*WHAT TO PRODUCE*
Up to and including the line containing "return None", please reproduce the lines of the listing below, starting from the top.

*GIVEN ENTRIES*
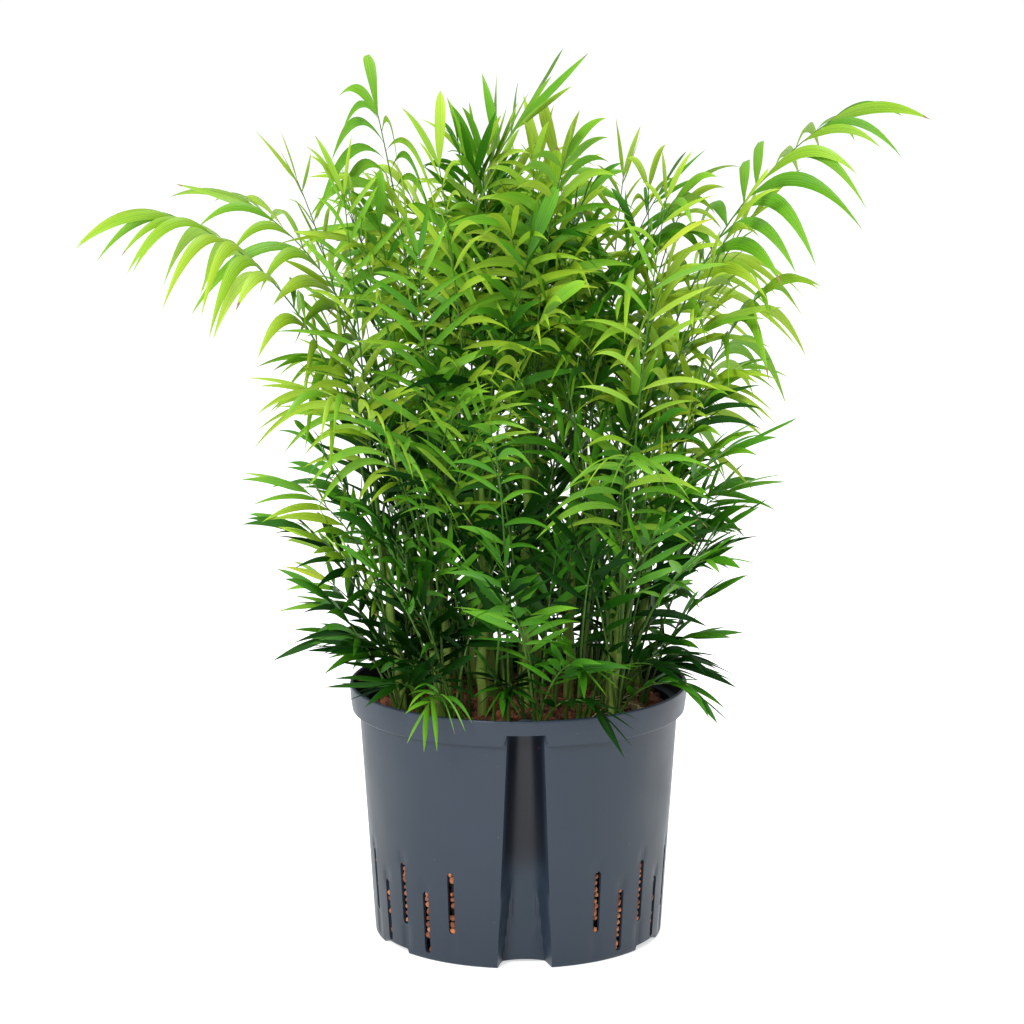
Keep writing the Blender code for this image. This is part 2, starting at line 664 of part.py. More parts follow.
def grow_frond(frond, label, obstacles):
    """Points and faces of a whole frond, without the leaflets that would touch something."""
    shares, carries, verts, _ = rib_solid(frond)
    faces = [(2, 1, 0)]
    for k, carried in enumerate(carries):
        a, b = 3 * k, 3 * (k + 1)
        faces += halves(a, b, b + 1, a + 1)
        for hand, root in ((1, (a, b, b + 2, a + 2)), (-1, (a + 1, b + 1, b + 2, a + 2))):
            leaf = None
            if carried:
                share = (shares[k] + shares[k + 1]) / 2
                leaf = place_leaf([verts[i] for i in root], label, obstacles,
                                  lambda tweak, pad: leaf_points(frond, share, hand, tweak, pad))
            if leaf is None:
                faces += halves(*root)
            else:
                first = len(verts)
                verts += leaf
                faces += leaf_faces(root, (first, first + 1, first + 2, first + 3))
    end = tuple(3 * (len(shares) - 1) + k for k in range(3))
    leaf = place_leaf([verts[i] for i in end], label, obstacles,
                      lambda tweak, pad: tip_leaf_points(frond, tweak, pad))
    if leaf is None:
        faces.append(end)
    else:
        first = len(verts)
        verts += leaf
        faces += tip_leaf_faces(end, (first, first + 1, first + 2, first + 3))
    return verts, faces


def place_leaf(corners, label, obstacles, shape):
    """The first trial of a leaflet that touches nothing, or None."""
    for tweak in LEAF_TRIES:
        leaf = shape(tweak, 0.0)
        trials = [test_shape(corners, leaf), test_shape(corners, shape(tweak, LEAF_PAD))]
        if not any(obstacles.hit(verts, faces, label) for verts, faces in trials):
            obstacles.add(label + "_leaf", *trials[0])
            return leaf
    return None


def sheath_solid(stem):
    """Points and faces of the sheath that stands on a stem's tip."""
    foot = stem_axis(stem, 1.0) + np.array((0.0, 0.0, CLEARANCE))
    top = foot + np.array((0.0, 0.0, SHEATH_LENGTH))
    rings = [cross_ring(foot, SHEATH_FOOT_RADIUS, SHEATH_SIDES, SHEATH_TURN),
             cross_ring(top, SHEATH_TOP_RADIUS, SHEATH_SIDES, SHEATH_TURN)]
    return [point for ring in rings for point in ring], bridge(rings)


def leaf_finish(frond):
    """Brighter green high in the crown and deeper green low down."""
    height = rib_points(frond, [1.0])[0][2]
    if height > BRIGHT_HEIGHT:
        return BRIGHT_LEAF
    return GREEN_LEAF if height > GREEN_HEIGHT else DEEP_LEAF


def fuse(name, solids):
    """Join the crown's sheath and fronds into one closed object."""
    group = bpy.data.collections.new(name + "_pieces")
    bpy.context.scene.collection.children.link(group)
    first, rest = solids[0], solids[1:]
    for item in rest:
        bpy.context.collection.objects.unlink(item)
        group.objects.link(item)
    join = first.modifiers.new("join", "BOOLEAN")
    join.operation = "UNION"
    join.operand_type = "COLLECTION"
    join.solver = "EXACT"
    join.collection = group
    mesh = bpy.data.meshes.new_from_object(first.evaluated_get(bpy.context.evaluated_depsgraph_get()))
    first.modifiers.clear()
    first.data = mesh
    for item in rest:
        bpy.data.objects.remove(item, do_unlink=True)
    bpy.data.collections.remove(group)
    first.name = name


def cane_obstacle(index, cane):
    """A straight padded copy of a cane, for keeping leaflets clear of it."""
    rings = [cross_ring(cane_point(cane, z), cane_radius(cane, z) + LEAF_PAD, CANE_SIDES)
             for z in (CLAY_TOP, cane.top)]
    return f"cane_{index}", [point for ring in rings for point in ring], bridge(rings)


def pot_obstacle():
    """The padded outer shape of pot and clay, for keeping leaflets clear of both."""
    profile = ((FOOT_RADIUS, 0.0), (BODY_TOP_RADIUS, BAND_FOOT_HEIGHT), (RIM_RADIUS, BAND_FOOT_HEIGHT),
               (RIM_RADIUS, POT_HEIGHT), (RIM_RADIUS - WALL, POT_HEIGHT), (BODY_TOP_RADIUS - WALL, CLAY_TOP))
    rings = [wall_ring(radius + POT_PAD, z, 0.0, False) for radius, z in profile]
    return "pot", [point for ring in rings for point in ring], bridge(rings)


def build_fronds():
    """Every frond node: the long ones alone, and the crowns and young shoots in tufts."""
    fronds = settle(list(LONG_FRONDS) + middle_fronds() + crown_fronds() + shoot_fronds())
    obstacles = Obstacles()
    obstacles.add(*pot_obstacle())
    for index, cane in enumerate(CANES):
        obstacles.add(*cane_obstacle(index, cane))
    for index, stem in enumerate(list(CANES) + shoot_stems()):
        obstacles.add(f"sheath_{index}", *sheath_solid(stem))
    for index, frond in enumerate(fronds):
        _, _, verts, faces = rib_solid(frond)
        obstacles.add(f"rib_{index}", verts, faces)
    tufts = {}
    for index, frond in enumerate(fronds):
        verts, faces = grow_frond(frond, f"rib_{index}", obstacles)
        solid = add_solid(frond.node, verts, faces, leaf_finish(frond), frond_root(frond))
        if frond.foot is None:
            tufts.setdefault((frond.node, frond.stem), []).append(solid)
    for (node, stem), members in tufts.items():
        sheath = add_solid(node + "_sheath", *sheath_solid(stem), CANE_FINISH, stem_axis(stem, 1.0))
        fuse(node, members + [sheath])


def gather_plant():
    """Hang every piece on one empty at the plant's origin."""
    pieces = list(bpy.data.objects)
    plant = bpy.data.objects.new("parlour_palm", None)
    bpy.context.collection.objects.link(plant)
    for piece in pieces:
        piece.parent = plant


def main():
    """Build the pot, the clay, the canes and the fronds."""
    clear_scene()
    build_pot()
    build_clay()
    for index, cane in enumerate(CANES):
        build_cane(index, cane)
    build_fronds()
    gather_plant()


main()
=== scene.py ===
"""Looks of a parlour palm in a slotted culture pot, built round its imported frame.

Lengths are metres and +Z is up. Bearings are degrees round +Z, with 0 towards +X and
90 towards +Y, and inclinations are degrees above the horizontal. The palm grows by the
rule of its solids, carried on to finer leaflets and to more fronds within the same reach.
"""
import logging
from dataclasses import dataclass, fields, replace
from enum import Enum
from functools import cached_property, lru_cache
from math import atan2, ceil, cos, degrees, exp, hypot, pi, radians, sin, sqrt, tau
from random import Random
from typing import Any, Callable, Iterable, Mapping, Optional, Sequence, Union

import bmesh
import bpy
import numpy as np
from bpy.types import Material, Mesh, Node, NodeSocket, NodeTree, Object
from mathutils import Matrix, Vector


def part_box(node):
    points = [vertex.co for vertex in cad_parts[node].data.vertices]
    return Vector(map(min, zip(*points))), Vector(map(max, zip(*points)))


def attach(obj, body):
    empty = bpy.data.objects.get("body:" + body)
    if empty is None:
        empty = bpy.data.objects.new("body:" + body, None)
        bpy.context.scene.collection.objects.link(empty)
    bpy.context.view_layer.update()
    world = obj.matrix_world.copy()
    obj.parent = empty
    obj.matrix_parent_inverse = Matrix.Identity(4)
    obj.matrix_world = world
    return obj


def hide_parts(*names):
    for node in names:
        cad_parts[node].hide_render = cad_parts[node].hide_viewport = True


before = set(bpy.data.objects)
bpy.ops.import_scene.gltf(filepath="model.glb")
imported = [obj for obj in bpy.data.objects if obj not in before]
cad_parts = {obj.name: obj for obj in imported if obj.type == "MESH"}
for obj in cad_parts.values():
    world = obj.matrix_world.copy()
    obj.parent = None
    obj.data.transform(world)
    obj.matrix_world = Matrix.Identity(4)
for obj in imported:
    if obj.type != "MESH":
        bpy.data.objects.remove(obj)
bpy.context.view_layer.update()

BODY = "root"
CLEARANCE = 0.0003
UP = np.array((0.0, 0.0, 1.0))
GOLDEN_TURN = 137.5
NEVER_DRY = 2.0

log = logging.getLogger("parlour_palm")

Key = Union[str, int]
Colour = tuple[float, float, float]
Point = Sequence[float]
Span = tuple[float, float]
Track = tuple[np.ndarray, np.ndarray]


def blend(low: float, high: float, share: float) -> float:
    """Return the value part of the way from low to high."""
    return low + (high - low) * share


def smooth_step(low: float, high: float, value: float) -> float:
    """Return 0 below low, 1 above high, and a smooth rise between them."""
    share = min(max((value - low) / (high - low), 0.0), 1.0)
    return share * share * (3.0 - 2.0 * share)


def unit(vector: np.ndarray) -> np.ndarray:
    """Return the vector at a length of one."""
    return vector / np.linalg.norm(vector)


def compass(bearing: float, reach: float = 1.0) -> np.ndarray:
    """Return the level vector along a bearing, as long as its reach."""
    turn = radians(bearing)
    return np.array((reach * cos(turn), reach * sin(turn), 0.0))


class Net:
    """A node tree under construction, for shaders and for geometry alike."""

    def __init__(self, tree: NodeTree) -> None:
        """Keep the tree that the nodes go into."""
        self.tree = tree

    @staticmethod
    def pick(sockets: Iterable[NodeSocket], key: Key) -> NodeSocket:
        """Return the socket with that name, or that place, among those in use."""
        shown = [socket for socket in sockets if socket.enabled]
        return shown[key] if isinstance(key, int) else next(s for s in shown if s.name == key)

    def fill(self, node: Node, values: Mapping[Key, Any]) -> None:
        """Set or link a node's inputs.

        Args:
            node: the node.
            values: for each input, a number, a vector, a colour or the output socket that feeds it.
        """
        for key, value in values.items():
            socket = self.pick(node.inputs, key)
            if isinstance(value, NodeSocket):
                self.tree.links.new(value, socket)
            else:
                socket.default_value = (*value, 1.0) if socket.type == "RGBA" else value

    def add(self, kind: str, values: Optional[Mapping[Key, Any]] = None, **settings: Any) -> Node:
        """Add a node.

        Args:
            kind: Blender's name for the type of node.
            values: its inputs, as fill takes them.
            settings: the node's own options.

        Returns:
            The new node.
        """
        node = self.tree.nodes.new(kind)
        for name, value in settings.items():
            setattr(node, name, value)
        self.fill(node, values or {})
        return node

    def get(self, kind: str, values: Optional[Mapping[Key, Any]] = None, out: Key = 0,
            **settings: Any) -> NodeSocket:
        """Add a node as add does, and return the output named or numbered by out."""
        return self.pick(self.add(kind, values, **settings).outputs, out)

    def math(self, operation: str, *values: Any) -> NodeSocket:
        """Return the result of a Math node on plain values or sockets."""
        return self.get("ShaderNodeMath", dict(enumerate(values)), operation=operation)

    def vector(self, operation: str, *values: Any) -> NodeSocket:
        """Return the result of a Vector Math node on plain vectors or sockets."""
        return self.get("ShaderNodeVectorMath", dict(enumerate(values)), operation=operation)

    def scaled(self, vector: Any, factor: Any) -> NodeSocket:
        """Return a vector socket times a number."""
        return self.get("ShaderNodeVectorMath", {0: vector, "Scale": factor}, operation="SCALE")

    def stored(self, name: str, kind: str = "FLOAT") -> NodeSocket:
        """Return the attribute of that name on the geometry."""
        return self.get("GeometryNodeInputNamedAttribute", {"Name": name}, "Attribute", data_type=kind)

    def ranged(self, value: Any, start: Span, end: Span = (0.0, 1.0)) -> NodeSocket:
        """Return a value moved from one range into another and held there."""
        return self.get("ShaderNodeMapRange", {"Value": value, "From Min": start[0], "From Max": start[1],
                                               "To Min": end[0], "To Max": end[1]})

    def tinted(self, factor: Any, first: Any, second: Any, blend_type: str = "MIX") -> NodeSocket:
        """Return the first colour with as much of the second in it as the factor says."""
        return self.get("ShaderNodeMix", {"Factor": factor, "A": first, "B": second}, "Result",
                        data_type="RGBA", blend_type=blend_type)

    def noise(self, place: Any, scale: Any, detail: float, roughness: float = 0.5,
              out: Key = 0) -> NodeSocket:
        """Return noise at a place, as a value or as the output that out names."""
        return self.get("ShaderNodeTexNoise", {"Vector": place, "Scale": scale, "Detail": detail,
                                               "Roughness": roughness}, out)

    def bump(self, height: NodeSocket, relief: Span) -> NodeSocket:
        """Return the normal over a height, for a relief's strength and distance."""
        return self.get("ShaderNodeBump", {"Strength": relief[0], "Distance": relief[1], "Height": height})


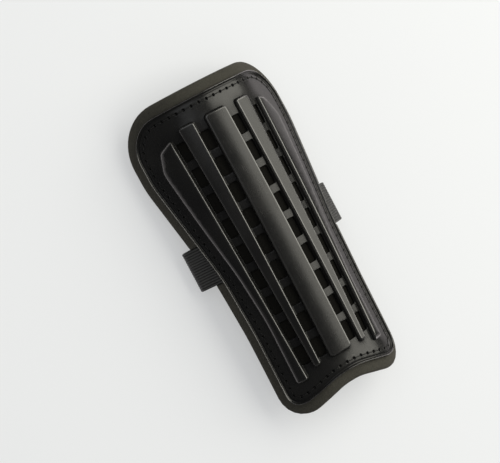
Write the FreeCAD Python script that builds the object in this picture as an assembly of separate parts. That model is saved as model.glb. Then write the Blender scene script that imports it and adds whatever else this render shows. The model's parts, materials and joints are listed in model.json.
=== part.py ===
import FreeCAD, Part

import math
import os

# Slip-in shin guard with a stitched foam backing and an elastic calf strap.
# Frame: the guard lies shell up, +Z out of the shell, +Y towards the knee end,
# +X to the right.  The origin is the middle of the hollow foam face that rests on
# the leg.  The model is drawn with the shell's crown at z = 0 and lifted at the end.
# Outlines are drawn flat, as (s, y): s is the arc length across the shell from
# the crown line and y the length.  They are then wrapped round the curved shell.

Vector = FreeCAD.Vector

# ---- driving dimensions, mm -------------------------------------------------
CROWN_RADIUS = 53.0          # radius across the shell, to its outer face
CROWN_REACH = 40.6           # s where the round crown ends and the straight flank starts
BOW_RADIUS = 1600.0          # radius along the crown line
KNEE_END = 100.5             # shell edge at the knee end
ANKLE_END = -102.6           # lowest point of the two ankle lobes
SHELL_WALL = 1.6
RIB_HEIGHT = 3.0             # rib top above the shell's outer face
BEAD_HEIGHT = 1.0            # raised bead round the shell edge
BEAD_WIDTH = 2.2
FOAM_THICKNESS = 6.0
FOAM_FLANGE = 7.6            # foam beyond the shell edge
SEAM_INSET = 5.0             # stitch line inside the shell edge
SEAM_GROOVE_WIDTH = 3.2
SEAM_GROOVE_DEPTH = 1.8
STITCH_PITCH = 5.3
STITCH_LENGTH = 3.7
THREAD_RADIUS = 0.35
SLOT_PITCH = 18.25
SLOT_LENGTH = 12.5
SLOT_WIDTH = 4.6
SLOT_CORNER_RADIUS = 0.9
SLOT_COUNT = 9
SLOT_MIDDLE = -1.0           # y of the middle slot
STRAP_WIDTH = 27.0
STRAP_THICKNESS = 1.5
STRAP_TUCK = 17.0            # strap held between shell and foam, inside the shell edge
STRAP_RUN = 6.0              # straight strap between the foam edge and the fold
LEFT_FOLD_RADIUS = 5.2       # to the middle of the strap
RIGHT_FOLD_RADIUS = 3.0
LONG_BAND_END = 36.0         # x of the free end of the long band
SHORT_BAND_END = 2.0         # x of the free end of the short band
END_TAB_LENGTH = 34.0        # free end of the long band, with the hook patch
PATCH_THICKNESS = 0.7
PATCH_MARGIN = 2.0           # elastic left bare round a patch
PATCH_SEAM_INSET = 1.8
PATCH_STITCH_PITCH = 3.0
PATCH_THREAD_RADIUS = 0.2
CLEARANCE = 0.1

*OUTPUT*
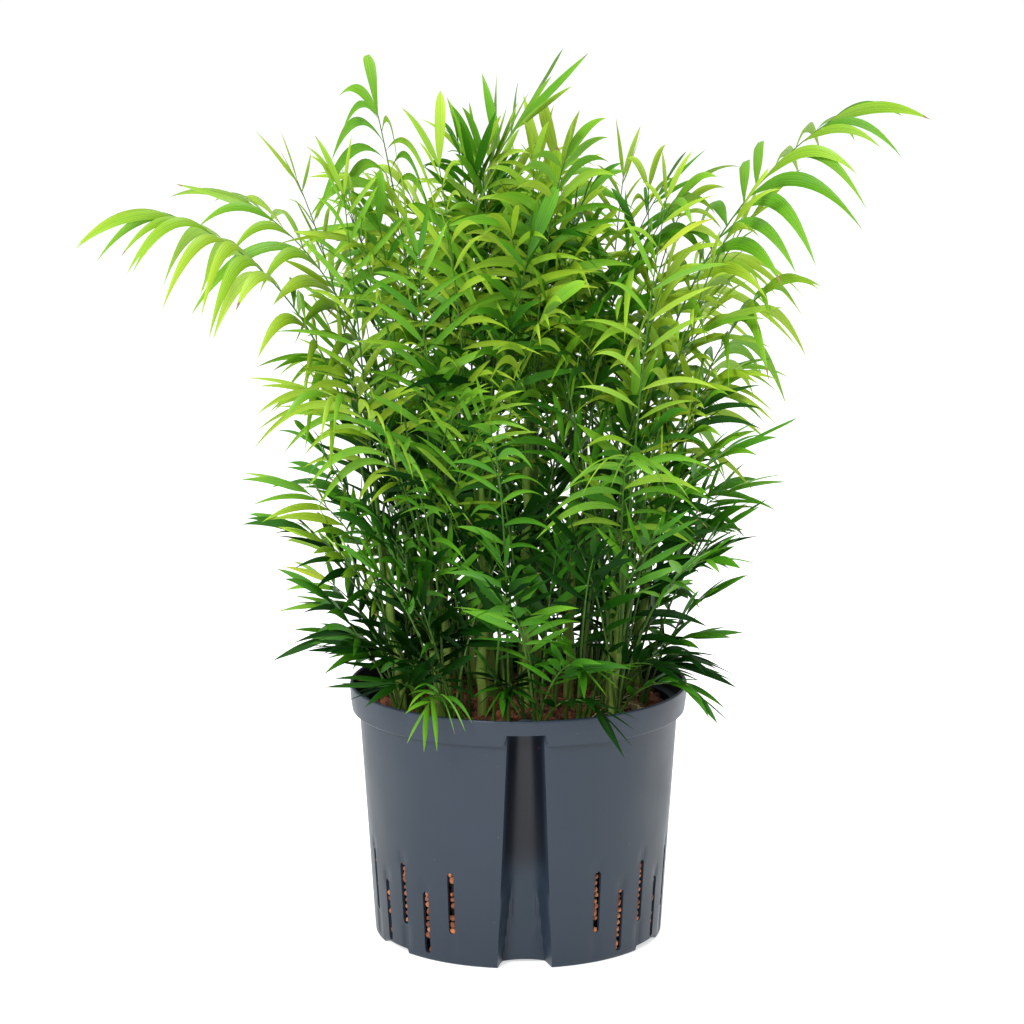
Keep writing the Blender code for this image. This is part 2, starting at line 664 of part.py. More parts follow.
def grow_frond(frond, label, obstacles):
    """Points and faces of a whole frond, without the leaflets that would touch something."""
    shares, carries, verts, _ = rib_solid(frond)
    faces = [(2, 1, 0)]
    for k, carried in enumerate(carries):
        a, b = 3 * k, 3 * (k + 1)
        faces += halves(a, b, b + 1, a + 1)
        for hand, root in ((1, (a, b, b + 2, a + 2)), (-1, (a + 1, b + 1, b + 2, a + 2))):
            leaf = None
            if carried:
                share = (shares[k] + shares[k + 1]) / 2
                leaf = place_leaf([verts[i] for i in root], label, obstacles,
                                  lambda tweak, pad: leaf_points(frond, share, hand, tweak, pad))
            if leaf is None:
                faces += halves(*root)
            else:
                first = len(verts)
                verts += leaf
                faces += leaf_faces(root, (first, first + 1, first + 2, first + 3))
    end = tuple(3 * (len(shares) - 1) + k for k in range(3))
    leaf = place_leaf([verts[i] for i in end], label, obstacles,
                      lambda tweak, pad: tip_leaf_points(frond, tweak, pad))
    if leaf is None:
        faces.append(end)
    else:
        first = len(verts)
        verts += leaf
        faces += tip_leaf_faces(end, (first, first + 1, first + 2, first + 3))
    return verts, faces


def place_leaf(corners, label, obstacles, shape):
    """The first trial of a leaflet that touches nothing, or None."""
    for tweak in LEAF_TRIES:
        leaf = shape(tweak, 0.0)
        trials = [test_shape(corners, leaf), test_shape(corners, shape(tweak, LEAF_PAD))]
        if not any(obstacles.hit(verts, faces, label) for verts, faces in trials):
            obstacles.add(label + "_leaf", *trials[0])
            return leaf
    return None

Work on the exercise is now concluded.